**INSTRUCTION:**
Every line below must be reproduced exactly. Copy them all.
====================
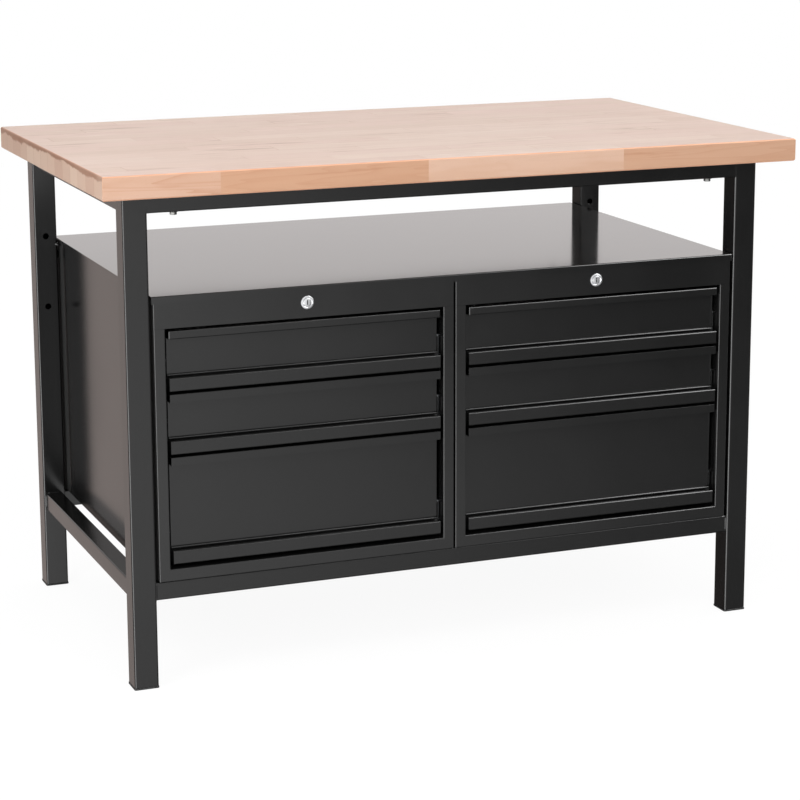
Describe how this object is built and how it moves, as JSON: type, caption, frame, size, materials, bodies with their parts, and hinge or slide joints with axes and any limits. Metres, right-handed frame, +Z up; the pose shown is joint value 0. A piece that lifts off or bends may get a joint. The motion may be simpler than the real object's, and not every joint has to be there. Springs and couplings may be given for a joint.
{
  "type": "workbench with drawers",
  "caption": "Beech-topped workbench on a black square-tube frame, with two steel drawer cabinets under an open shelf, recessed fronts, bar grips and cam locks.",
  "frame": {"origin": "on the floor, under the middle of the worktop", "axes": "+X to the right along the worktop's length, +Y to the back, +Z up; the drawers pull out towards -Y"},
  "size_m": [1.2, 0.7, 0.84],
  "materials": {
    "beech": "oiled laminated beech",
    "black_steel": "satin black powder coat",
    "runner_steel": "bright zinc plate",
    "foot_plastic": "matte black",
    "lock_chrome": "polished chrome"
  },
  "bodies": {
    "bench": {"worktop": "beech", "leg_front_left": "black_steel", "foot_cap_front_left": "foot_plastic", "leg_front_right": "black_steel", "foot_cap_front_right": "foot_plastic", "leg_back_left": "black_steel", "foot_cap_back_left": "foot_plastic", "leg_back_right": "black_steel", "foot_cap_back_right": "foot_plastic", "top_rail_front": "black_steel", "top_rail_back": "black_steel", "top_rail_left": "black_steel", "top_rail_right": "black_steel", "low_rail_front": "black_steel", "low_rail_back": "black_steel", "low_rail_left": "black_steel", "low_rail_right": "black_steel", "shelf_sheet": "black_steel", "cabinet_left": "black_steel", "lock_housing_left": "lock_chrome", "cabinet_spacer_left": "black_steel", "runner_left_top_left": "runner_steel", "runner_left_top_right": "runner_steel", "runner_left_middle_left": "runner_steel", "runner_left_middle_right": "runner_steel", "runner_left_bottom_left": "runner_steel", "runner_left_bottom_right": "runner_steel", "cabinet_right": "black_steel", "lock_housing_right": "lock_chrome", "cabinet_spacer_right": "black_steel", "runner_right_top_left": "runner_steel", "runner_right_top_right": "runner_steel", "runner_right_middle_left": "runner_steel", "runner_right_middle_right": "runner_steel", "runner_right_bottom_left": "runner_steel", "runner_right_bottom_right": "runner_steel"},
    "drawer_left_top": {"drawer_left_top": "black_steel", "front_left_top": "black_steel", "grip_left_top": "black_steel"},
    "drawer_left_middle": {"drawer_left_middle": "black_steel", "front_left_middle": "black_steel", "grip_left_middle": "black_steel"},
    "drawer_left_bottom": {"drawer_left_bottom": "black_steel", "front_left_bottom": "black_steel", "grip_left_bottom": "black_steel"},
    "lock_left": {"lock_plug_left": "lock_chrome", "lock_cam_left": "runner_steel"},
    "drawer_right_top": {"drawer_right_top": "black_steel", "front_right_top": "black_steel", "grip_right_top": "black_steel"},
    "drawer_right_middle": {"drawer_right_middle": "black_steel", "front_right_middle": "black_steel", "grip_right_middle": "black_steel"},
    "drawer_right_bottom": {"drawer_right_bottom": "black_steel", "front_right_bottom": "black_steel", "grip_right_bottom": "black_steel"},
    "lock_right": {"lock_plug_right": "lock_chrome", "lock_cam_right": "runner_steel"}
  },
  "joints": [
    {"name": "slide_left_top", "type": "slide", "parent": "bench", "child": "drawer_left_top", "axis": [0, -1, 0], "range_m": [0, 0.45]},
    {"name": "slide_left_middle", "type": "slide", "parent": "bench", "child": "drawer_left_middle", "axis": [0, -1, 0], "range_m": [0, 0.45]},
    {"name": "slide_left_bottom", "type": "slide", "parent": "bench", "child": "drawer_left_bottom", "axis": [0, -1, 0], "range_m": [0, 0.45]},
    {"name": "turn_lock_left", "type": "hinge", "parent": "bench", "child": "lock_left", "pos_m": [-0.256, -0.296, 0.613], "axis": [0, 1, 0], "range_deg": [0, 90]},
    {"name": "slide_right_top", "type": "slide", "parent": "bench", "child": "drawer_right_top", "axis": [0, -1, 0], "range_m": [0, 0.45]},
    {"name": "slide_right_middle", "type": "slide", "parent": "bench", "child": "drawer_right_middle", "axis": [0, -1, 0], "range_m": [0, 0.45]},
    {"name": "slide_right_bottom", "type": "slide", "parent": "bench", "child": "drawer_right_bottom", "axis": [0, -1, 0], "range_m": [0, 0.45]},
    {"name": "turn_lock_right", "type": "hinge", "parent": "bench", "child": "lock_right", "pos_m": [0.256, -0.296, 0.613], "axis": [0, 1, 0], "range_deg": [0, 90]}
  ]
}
====================
**RESPONSE FOR THIS EXERCISE:**
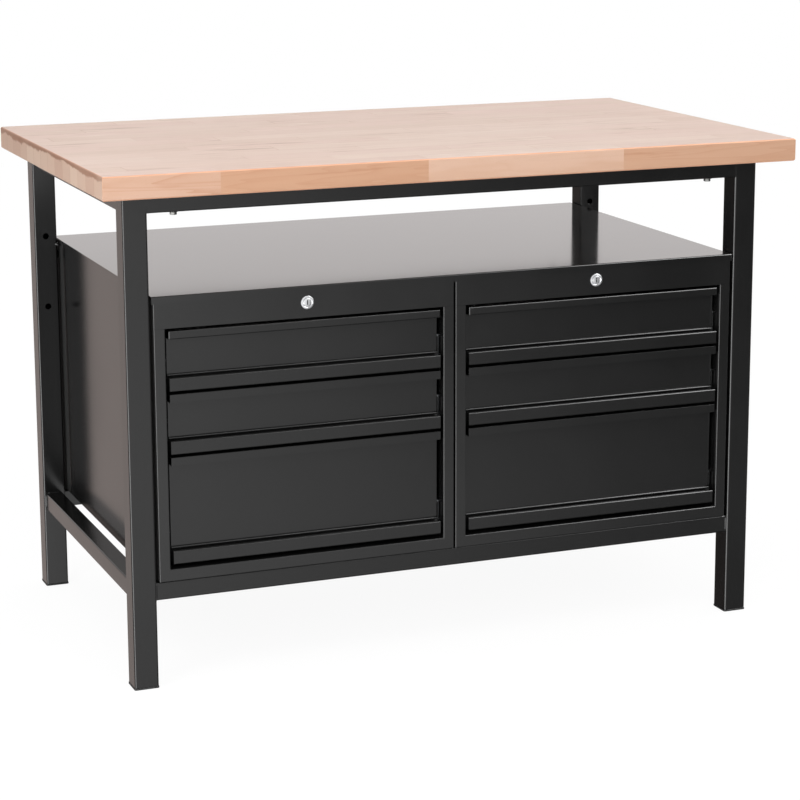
Describe how this object is built and how it moves, as JSON: type, caption, frame, size, materials, bodies with their parts, and hinge or slide joints with axes and any limits. Metres, right-handed frame, +Z up; the pose shown is joint value 0. A piece that lifts off or bends may get a joint. The motion may be simpler than the real object's, and not every joint has to be there. Springs and couplings may be given for a joint.
{
  "type": "workbench with drawers",
  "caption": "Beech-topped workbench on a black square-tube frame, with two steel drawer cabinets under an open shelf, recessed fronts, bar grips and cam locks.",
  "frame": {"origin": "on the floor, under the middle of the worktop", "axes": "+X to the right along the worktop's length, +Y to the back, +Z up; the drawers pull out towards -Y"},
  "size_m": [1.2, 0.7, 0.84],
  "materials": {
    "beech": "oiled laminated beech",
    "black_steel": "satin black powder coat",
    "runner_steel": "bright zinc plate",
    "foot_plastic": "matte black",
    "lock_chrome": "polished chrome"
  },
  "bodies": {
    "bench": {"worktop": "beech", "leg_front_left": "black_steel", "foot_cap_front_left": "foot_plastic", "leg_front_right": "black_steel", "foot_cap_front_right": "foot_plastic", "leg_back_left": "black_steel", "foot_cap_back_left": "foot_plastic", "leg_back_right": "black_steel", "foot_cap_back_right": "foot_plastic", "top_rail_front": "black_steel", "top_rail_back": "black_steel", "top_rail_left": "black_steel", "top_rail_right": "black_steel", "low_rail_front": "black_steel", "low_rail_back": "black_steel", "low_rail_left": "black_steel", "low_rail_right": "black_steel", "shelf_sheet": "black_steel", "cabinet_left": "black_steel", "lock_housing_left": "lock_chrome", "cabinet_spacer_left": "black_steel", "runner_left_top_left": "runner_steel", "runner_left_top_right": "runner_steel", "runner_left_middle_left": "runner_steel", "runner_left_middle_right": "runner_steel", "runner_left_bottom_left": "runner_steel", "runner_left_bottom_right": "runner_steel", "cabinet_right": "black_steel", "lock_housing_right": "lock_chrome", "cabinet_spacer_right": "black_steel", "runner_right_top_left": "runner_steel", "runner_right_top_right": "runner_steel", "runner_right_middle_left": "runner_steel", "runner_right_middle_right": "runner_steel", "runner_right_bottom_left": "runner_steel", "runner_right_bottom_right": "runner_steel"},
    "drawer_left_top": {"drawer_left_top": "black_steel", "front_left_top": "black_steel", "grip_left_top": "black_steel"},
    "drawer_left_middle": {"drawer_left_middle": "black_steel", "front_left_middle": "black_steel", "grip_left_middle": "black_steel"},
    "drawer_left_bottom": {"drawer_left_bottom": "black_steel", "front_left_bottom": "black_steel", "grip_left_bottom": "black_steel"},
    "lock_left": {"lock_plug_left": "lock_chrome", "lock_cam_left": "runner_steel"},
    "drawer_right_top": {"drawer_right_top": "black_steel", "front_right_top": "black_steel", "grip_right_top": "black_steel"},
    "drawer_right_middle": {"drawer_right_middle": "black_steel", "front_right_middle": "black_steel", "grip_right_middle": "black_steel"},
    "drawer_right_bottom": {"drawer_right_bottom": "black_steel", "front_right_bottom": "black_steel", "grip_right_bottom": "black_steel"},
    "lock_right": {"lock_plug_right": "lock_chrome", "lock_cam_right": "runner_steel"}
  },
  "joints": [
    {"name": "slide_left_top", "type": "slide", "parent": "bench", "child": "drawer_left_top", "axis": [0, -1, 0], "range_m": [0, 0.45]},
    {"name": "slide_left_middle", "type": "slide", "parent": "bench", "child": "drawer_left_middle", "axis": [0, -1, 0], "range_m": [0, 0.45]},
    {"name": "slide_left_bottom", "type": "slide", "parent": "bench", "child": "drawer_left_bottom", "axis": [0, -1, 0], "range_m": [0, 0.45]},
    {"name": "turn_lock_left", "type": "hinge", "parent": "bench", "child": "lock_left", "pos_m": [-0.256, -0.296, 0.613], "axis": [0, 1, 0], "range_deg": [0, 90]},
    {"name": "slide_right_top", "type": "slide", "parent": "bench", "child": "drawer_right_top", "axis": [0, -1, 0], "range_m": [0, 0.45]},
    {"name": "slide_right_middle", "type": "slide", "parent": "bench", "child": "drawer_right_middle", "axis": [0, -1, 0], "range_m": [0, 0.45]},
    {"name": "slide_right_bottom", "type": "slide", "parent": "bench", "child": "drawer_right_bottom", "axis": [0, -1, 0], "range_m": [0, 0.45]},
    {"name": "turn_lock_right", "type": "hinge", "parent": "bench", "child": "lock_right", "pos_m": [0.256, -0.296, 0.613], "axis": [0, 1, 0], "range_deg": [0, 90]}
  ]
}